Tuesday 1st of July 1969
                                                   My dad tried to have one day off a week and he would go off and get completely away from the pub to relax. On the Monday evening he said we could go off to North Wales for the day. We packed up a big plastic bag that was used to line the beer tanks in the cellar and took two sleeping bags. We took a change of clothes, a wash bag and tooth brushes with us, we left after the pub closed. Dad had recently got a new car and it was really very posh . It was  a gold coloured Daimler 2.5 V8 and I loved the leather seats. We drove through the night and arrived on the isle of Anglesey in the early hours of the morning, it was still pitch black. We found a quiet laybye with a soft grass verge. Dad and I unrolled the plastic bag, it was about eight feet long and five feet wide and put the sleeping bags inside it. We snuggled down in our make shift tent and went to sleep. 
                                       I was awake at first light and got up telling dad I could not sleep and I would see him later. I think he heard me but he was snoring as I walked down the road in the first dawn light. I could hear the sea in the near distance, I walked towards the sound of the gulls and the waves. I came across a sign the said Croeso Benllech and I knew that meant I was entering the town of Benllech. It was deserted as you would expect at three thirty am. I walked through the town and down the road towards the sea, when I got to the harbour the sun was up and it was starting to warm the air around. The tide was out and the rocks were bare except for being draped with seaweed. The wading birds were all along the tide line dodging the waves as they lapped to and fro. The sea was lovely and gentle and almost mill pond calm, it looked idyllic.

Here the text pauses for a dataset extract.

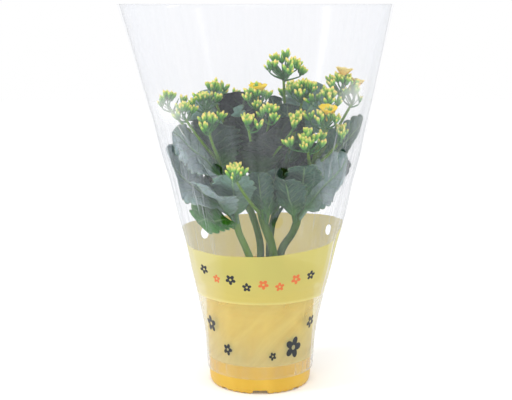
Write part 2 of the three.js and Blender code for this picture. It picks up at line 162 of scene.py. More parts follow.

                                A milkman came by with his cart pulled by a pony, I bought a pint of milk from him. It was thick and creamy as I remembered milk was when we had got it direct from the farm before we moved to Liverpool. I sat on the harbour wall and drank the milk watching all the life going on around me. After my bottled breakfast I decided to go for a walk along the rocks below the cliff towards Red wharf bay. It was tricky walking and climbing over the big rock with the sea weed hanging off them making it very slippery. There were pools in between the rocks with a myriad of life in them, I saw anenomes, crabs, blennys and lots of shrimps all living in the pools. It was amazing to see what was under all the bladder wrack weed, I picked up a big bunch to find limpets stuck to the rock right next to periwinkles all sheltering until the tide came back in. I eventually found my way down to the beach and walked along the tide line south towards a big head land. I started to walk around the base of the cliff and the tide was starting to come in. I did not notice until I was being forced back onto the rocks by the waves. I climbed up onto the rocks and kept above the water as I made my way from rock to rock around the head land back on to the beach. I had made it round to Red Wharf bay. 
                            I walked up to the jetty and was just walking up the road when dad appeared in the car. He had rolled up the plastic bag and the sleeping bags and come to look for me. He had met the milk man who told him which way I had gone. He was really Ok about it considering I had been gone for four hours and had just nearly been cut off by the tide. We went off and found a cafe to have some breakfast, full welsh breakfast with soda cakes, bacon, fried eggs, sausages and tomatoes. Fresh hot toast with strawberry jam and great big mugs of hot steaming tea. After breakfast we strolled around the town of Benllech and even watched a local fishing boat come in and unload its catch of mackerel. All had been line caught over night in the Irish Sea and were so fresh they had not lost the stiff rigor mortis  like the older fish in the fish mongers back home. We had a good time laughing a joking about different things, this was a side I didn’t often see, dad was relaxed. 
                              It was getting around one o’clock and dad suggested that we go to visit a friend of his for lunch. We got in the car and drove up to the next little village called Tyn-Y- Gongl and to a pub called the Californian. I was introduced to the owner, a Mr Alex More. He had one hand the other was a false one with a black leather glove. He had lost it in the war I believe, he was a wonderful man who always smiled and was cheerful with all the people around him. We had a wonderful lunch of homemade steak pie with chips. He let me have a glass of the welsh beer he was so proud of in his pub. On the wall was a beautiful silver sword in a glass case. I asked what it was for and he told me that that afternoon in Caernarvon castle Prince Charles was being invested as the prince of Wales today and the sword was one of the special commemorative ones made. We had a smashing afternoon with Mr More, I later found out his brother was Kenneth More the famous actor. I had seen him in the film Reach For The Sky as Douglas Bader. 
                                    We left the pub at closing time and decide to make our way home slowly along the coast. Dad stopped as we got off the island, two young ladies were hitch hiking the way we were going. They got in the back and said they needed to get to Liverpool. They were students at Bangor university, we got talking and they had met the Beatles and the Maharishi while they had been at the university.  They stayed with us untill we got though the old Mersey tunnel on to Scotland road where they got out and we went through to Ormskirk. We called in on Aunty Mavis and my two cousins. We stopped for tea and I had fun telling Maureen and Michael about my adventures of the day.